• [RECORD LIST]:

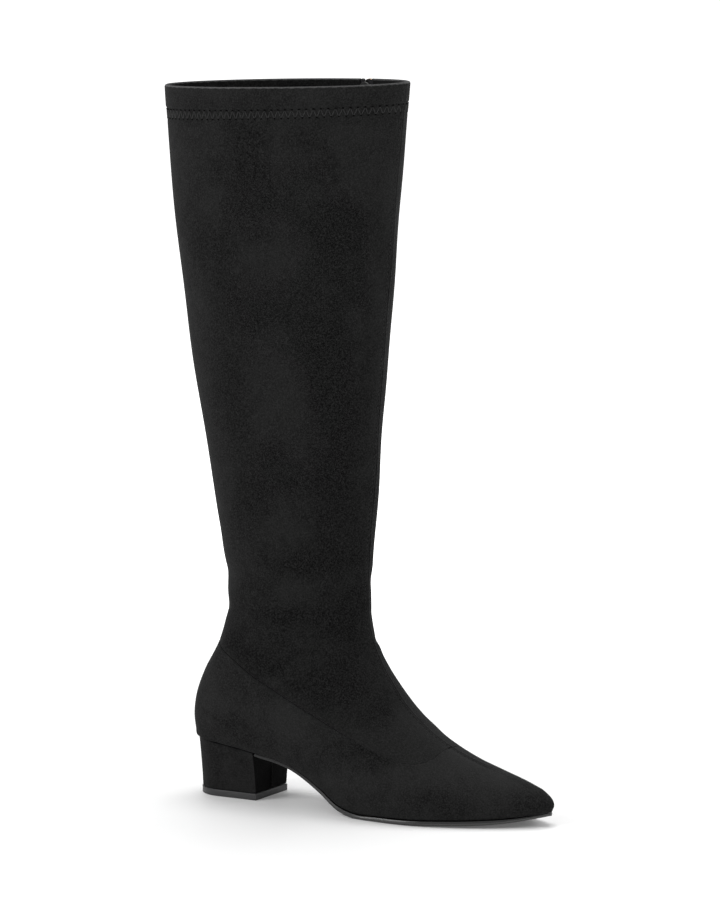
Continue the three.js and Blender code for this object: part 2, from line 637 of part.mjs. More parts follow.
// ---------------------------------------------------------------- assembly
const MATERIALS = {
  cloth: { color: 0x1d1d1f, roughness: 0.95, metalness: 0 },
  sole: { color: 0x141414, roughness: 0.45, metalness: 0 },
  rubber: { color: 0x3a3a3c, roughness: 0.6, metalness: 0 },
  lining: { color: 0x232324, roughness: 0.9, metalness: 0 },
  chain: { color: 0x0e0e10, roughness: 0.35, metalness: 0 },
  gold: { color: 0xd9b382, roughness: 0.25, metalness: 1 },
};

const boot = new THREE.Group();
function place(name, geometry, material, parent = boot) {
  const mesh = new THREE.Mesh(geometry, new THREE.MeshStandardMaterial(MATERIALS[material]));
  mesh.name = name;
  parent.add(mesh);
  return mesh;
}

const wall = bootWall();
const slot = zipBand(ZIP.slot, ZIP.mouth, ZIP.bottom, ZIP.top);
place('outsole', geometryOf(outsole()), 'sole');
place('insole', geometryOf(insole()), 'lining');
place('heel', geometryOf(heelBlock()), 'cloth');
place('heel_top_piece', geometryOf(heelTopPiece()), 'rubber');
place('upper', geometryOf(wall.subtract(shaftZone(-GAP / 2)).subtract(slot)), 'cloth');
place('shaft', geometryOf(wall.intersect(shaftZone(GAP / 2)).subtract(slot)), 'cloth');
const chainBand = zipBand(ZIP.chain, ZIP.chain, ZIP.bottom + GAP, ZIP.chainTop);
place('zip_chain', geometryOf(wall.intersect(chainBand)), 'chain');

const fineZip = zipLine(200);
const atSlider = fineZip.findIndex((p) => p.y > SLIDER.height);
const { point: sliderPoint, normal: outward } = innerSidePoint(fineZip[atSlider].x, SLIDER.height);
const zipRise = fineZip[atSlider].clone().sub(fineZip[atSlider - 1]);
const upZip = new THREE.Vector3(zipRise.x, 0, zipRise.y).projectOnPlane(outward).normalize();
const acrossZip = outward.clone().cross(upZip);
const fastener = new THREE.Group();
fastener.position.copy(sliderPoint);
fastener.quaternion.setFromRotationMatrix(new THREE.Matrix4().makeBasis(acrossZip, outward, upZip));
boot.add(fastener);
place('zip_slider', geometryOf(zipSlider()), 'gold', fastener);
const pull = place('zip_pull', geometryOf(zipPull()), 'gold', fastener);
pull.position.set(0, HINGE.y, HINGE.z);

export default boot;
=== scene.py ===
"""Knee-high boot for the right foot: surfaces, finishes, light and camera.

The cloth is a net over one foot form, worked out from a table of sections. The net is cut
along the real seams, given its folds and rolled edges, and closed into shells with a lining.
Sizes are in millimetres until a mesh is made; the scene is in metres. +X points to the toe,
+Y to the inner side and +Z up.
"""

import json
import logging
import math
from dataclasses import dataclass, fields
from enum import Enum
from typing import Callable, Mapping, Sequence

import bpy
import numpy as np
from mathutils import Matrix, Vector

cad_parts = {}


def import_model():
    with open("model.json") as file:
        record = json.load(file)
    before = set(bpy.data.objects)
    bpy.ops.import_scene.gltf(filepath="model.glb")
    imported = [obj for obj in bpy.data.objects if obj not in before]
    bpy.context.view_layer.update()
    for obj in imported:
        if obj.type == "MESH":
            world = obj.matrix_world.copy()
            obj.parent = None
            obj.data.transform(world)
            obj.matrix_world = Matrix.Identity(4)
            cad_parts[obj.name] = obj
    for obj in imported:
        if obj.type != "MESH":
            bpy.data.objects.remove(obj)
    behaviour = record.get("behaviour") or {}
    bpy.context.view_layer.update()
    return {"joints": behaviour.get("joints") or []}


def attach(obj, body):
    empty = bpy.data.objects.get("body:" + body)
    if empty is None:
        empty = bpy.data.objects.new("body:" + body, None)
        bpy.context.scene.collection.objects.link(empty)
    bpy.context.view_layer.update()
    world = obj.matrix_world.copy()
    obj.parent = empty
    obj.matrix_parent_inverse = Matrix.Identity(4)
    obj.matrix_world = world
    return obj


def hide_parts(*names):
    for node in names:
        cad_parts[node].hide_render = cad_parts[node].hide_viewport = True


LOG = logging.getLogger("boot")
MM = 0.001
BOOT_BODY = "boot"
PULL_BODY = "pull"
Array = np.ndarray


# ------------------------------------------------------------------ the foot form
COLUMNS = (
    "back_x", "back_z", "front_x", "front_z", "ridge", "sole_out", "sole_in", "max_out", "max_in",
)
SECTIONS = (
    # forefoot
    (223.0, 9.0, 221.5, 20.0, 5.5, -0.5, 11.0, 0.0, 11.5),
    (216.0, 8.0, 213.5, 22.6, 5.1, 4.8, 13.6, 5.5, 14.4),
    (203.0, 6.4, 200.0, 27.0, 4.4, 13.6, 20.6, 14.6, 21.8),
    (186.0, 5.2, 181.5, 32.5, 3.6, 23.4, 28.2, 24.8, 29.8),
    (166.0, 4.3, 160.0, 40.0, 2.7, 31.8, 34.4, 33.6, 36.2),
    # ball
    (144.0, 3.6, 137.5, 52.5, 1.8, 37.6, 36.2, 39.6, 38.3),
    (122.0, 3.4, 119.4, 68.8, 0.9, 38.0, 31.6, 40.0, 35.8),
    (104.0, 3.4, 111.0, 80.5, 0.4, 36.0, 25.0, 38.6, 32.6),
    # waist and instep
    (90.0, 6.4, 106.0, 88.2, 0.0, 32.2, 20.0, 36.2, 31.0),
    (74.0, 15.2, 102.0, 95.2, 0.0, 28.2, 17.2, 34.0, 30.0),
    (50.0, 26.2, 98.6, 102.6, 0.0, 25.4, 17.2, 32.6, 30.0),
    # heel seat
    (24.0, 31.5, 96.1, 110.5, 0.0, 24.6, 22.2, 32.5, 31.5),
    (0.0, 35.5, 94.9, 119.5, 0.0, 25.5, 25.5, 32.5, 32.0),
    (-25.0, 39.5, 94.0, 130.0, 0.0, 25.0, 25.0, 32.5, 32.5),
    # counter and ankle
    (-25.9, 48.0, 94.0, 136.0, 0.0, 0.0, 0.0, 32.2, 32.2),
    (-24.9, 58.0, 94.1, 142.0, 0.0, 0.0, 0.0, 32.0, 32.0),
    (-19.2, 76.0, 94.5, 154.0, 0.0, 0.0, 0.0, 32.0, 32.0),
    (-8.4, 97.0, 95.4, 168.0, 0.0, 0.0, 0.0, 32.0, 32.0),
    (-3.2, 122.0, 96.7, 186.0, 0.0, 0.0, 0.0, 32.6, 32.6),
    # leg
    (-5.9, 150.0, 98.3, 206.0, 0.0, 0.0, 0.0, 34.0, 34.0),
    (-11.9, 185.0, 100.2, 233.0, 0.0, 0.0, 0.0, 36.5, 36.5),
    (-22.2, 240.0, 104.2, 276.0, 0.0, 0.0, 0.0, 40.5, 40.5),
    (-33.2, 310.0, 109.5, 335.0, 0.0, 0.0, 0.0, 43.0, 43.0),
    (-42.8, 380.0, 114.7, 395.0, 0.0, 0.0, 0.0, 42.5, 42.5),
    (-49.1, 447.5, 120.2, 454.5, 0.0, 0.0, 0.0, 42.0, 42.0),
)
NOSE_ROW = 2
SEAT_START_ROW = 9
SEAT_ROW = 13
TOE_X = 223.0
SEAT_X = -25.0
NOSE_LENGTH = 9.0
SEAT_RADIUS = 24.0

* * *

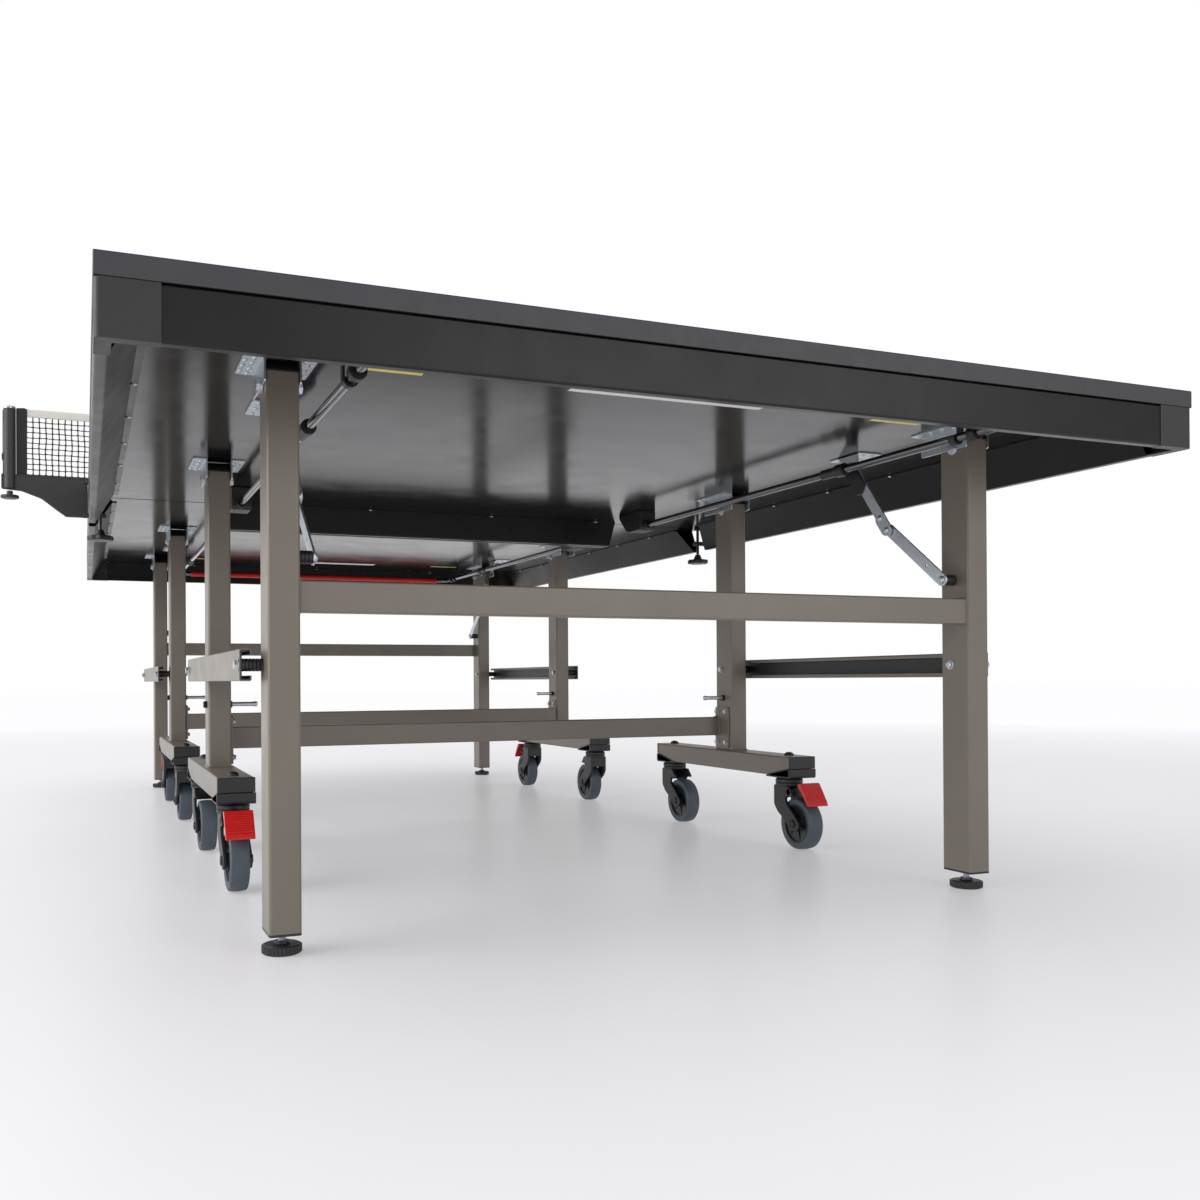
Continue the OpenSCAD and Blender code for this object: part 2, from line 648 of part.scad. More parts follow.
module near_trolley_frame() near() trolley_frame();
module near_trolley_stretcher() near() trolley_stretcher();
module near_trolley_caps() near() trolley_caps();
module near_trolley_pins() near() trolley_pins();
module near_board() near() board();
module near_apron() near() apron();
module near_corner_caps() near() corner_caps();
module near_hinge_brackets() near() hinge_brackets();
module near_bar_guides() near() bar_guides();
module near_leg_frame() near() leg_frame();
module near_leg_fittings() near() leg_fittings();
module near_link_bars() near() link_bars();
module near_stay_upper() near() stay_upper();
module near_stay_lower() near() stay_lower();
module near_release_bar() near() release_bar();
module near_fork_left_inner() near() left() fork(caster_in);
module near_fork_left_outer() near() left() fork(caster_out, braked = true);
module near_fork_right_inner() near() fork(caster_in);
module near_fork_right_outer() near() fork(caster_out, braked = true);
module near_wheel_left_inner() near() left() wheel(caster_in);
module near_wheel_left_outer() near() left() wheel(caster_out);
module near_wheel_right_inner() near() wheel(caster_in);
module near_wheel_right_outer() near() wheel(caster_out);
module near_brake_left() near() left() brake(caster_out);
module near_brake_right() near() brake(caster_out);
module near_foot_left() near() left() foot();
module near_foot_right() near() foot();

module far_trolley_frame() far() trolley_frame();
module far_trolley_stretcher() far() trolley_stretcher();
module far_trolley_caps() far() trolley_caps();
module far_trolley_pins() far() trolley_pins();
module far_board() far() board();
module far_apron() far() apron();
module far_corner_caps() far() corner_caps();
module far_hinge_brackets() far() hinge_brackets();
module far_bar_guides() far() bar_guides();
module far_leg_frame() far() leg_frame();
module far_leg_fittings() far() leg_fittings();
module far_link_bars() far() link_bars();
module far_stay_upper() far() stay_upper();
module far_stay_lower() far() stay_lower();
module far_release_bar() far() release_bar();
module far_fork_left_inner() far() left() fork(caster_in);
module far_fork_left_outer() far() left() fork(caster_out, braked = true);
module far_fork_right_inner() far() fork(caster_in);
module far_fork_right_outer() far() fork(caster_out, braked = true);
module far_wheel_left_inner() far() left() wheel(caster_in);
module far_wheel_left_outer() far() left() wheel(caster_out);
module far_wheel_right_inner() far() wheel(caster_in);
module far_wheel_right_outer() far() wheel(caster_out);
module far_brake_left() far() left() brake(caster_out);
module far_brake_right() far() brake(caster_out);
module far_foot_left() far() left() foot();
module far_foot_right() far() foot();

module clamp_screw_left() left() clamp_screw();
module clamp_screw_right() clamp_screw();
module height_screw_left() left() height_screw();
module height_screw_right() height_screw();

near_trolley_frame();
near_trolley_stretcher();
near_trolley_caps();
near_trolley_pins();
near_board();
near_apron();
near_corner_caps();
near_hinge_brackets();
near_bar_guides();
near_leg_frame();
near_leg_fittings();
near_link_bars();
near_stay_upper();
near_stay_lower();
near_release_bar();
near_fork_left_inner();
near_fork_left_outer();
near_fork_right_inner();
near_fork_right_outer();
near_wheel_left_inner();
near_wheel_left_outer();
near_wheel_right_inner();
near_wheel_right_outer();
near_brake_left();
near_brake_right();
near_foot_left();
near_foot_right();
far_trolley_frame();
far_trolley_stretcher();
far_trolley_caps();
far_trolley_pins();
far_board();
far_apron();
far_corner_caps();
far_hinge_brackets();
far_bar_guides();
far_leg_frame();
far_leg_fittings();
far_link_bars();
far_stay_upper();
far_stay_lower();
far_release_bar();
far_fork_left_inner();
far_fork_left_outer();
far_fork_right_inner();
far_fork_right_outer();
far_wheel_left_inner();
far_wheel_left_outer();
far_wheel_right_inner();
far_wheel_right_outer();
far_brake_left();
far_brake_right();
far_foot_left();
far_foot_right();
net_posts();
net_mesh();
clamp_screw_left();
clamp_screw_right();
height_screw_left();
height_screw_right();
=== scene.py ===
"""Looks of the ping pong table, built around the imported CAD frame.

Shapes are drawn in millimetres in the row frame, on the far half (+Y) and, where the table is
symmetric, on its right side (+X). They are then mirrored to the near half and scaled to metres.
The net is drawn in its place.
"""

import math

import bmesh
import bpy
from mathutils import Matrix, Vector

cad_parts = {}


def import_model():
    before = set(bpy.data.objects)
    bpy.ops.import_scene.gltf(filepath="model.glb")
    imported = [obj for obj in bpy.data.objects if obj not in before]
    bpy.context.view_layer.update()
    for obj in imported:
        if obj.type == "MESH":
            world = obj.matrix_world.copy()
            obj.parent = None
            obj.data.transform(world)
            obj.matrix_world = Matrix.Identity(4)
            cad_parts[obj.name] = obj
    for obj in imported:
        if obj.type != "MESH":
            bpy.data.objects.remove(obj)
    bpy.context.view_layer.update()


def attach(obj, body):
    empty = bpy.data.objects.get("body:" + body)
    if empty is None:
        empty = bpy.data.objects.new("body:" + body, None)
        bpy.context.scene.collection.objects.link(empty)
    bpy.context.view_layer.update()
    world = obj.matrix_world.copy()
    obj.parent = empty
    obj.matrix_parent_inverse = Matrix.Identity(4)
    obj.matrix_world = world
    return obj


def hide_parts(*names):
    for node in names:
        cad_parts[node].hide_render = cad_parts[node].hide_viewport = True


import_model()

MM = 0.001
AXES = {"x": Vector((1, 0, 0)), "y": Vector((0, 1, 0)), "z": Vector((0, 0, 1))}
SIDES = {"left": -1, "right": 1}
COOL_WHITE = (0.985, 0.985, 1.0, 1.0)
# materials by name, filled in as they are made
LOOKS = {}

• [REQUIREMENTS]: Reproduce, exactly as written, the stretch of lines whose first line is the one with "const zipRise = fineZip[atSlider].clone().sub(fineZip[atSlider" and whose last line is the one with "record = json.load(file)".

• [THE RESPONSE]:
const zipRise = fineZip[atSlider].clone().sub(fineZip[atSlider - 1]);
const upZip = new THREE.Vector3(zipRise.x, 0, zipRise.y).projectOnPlane(outward).normalize();
const acrossZip = outward.clone().cross(upZip);
const fastener = new THREE.Group();
fastener.position.copy(sliderPoint);
fastener.quaternion.setFromRotationMatrix(new THREE.Matrix4().makeBasis(acrossZip, outward, upZip));
boot.add(fastener);
place('zip_slider', geometryOf(zipSlider()), 'gold', fastener);
const pull = place('zip_pull', geometryOf(zipPull()), 'gold', fastener);
pull.position.set(0, HINGE.y, HINGE.z);

export default boot;
=== scene.py ===
"""Knee-high boot for the right foot: surfaces, finishes, light and camera.

The cloth is a net over one foot form, worked out from a table of sections. The net is cut
along the real seams, given its folds and rolled edges, and closed into shells with a lining.
Sizes are in millimetres until a mesh is made; the scene is in metres. +X points to the toe,
+Y to the inner side and +Z up.
"""

import json
import logging
import math
from dataclasses import dataclass, fields
from enum import Enum
from typing import Callable, Mapping, Sequence

import bpy
import numpy as np
from mathutils import Matrix, Vector

cad_parts = {}


def import_model():
    with open("model.json") as file:
        record = json.load(file)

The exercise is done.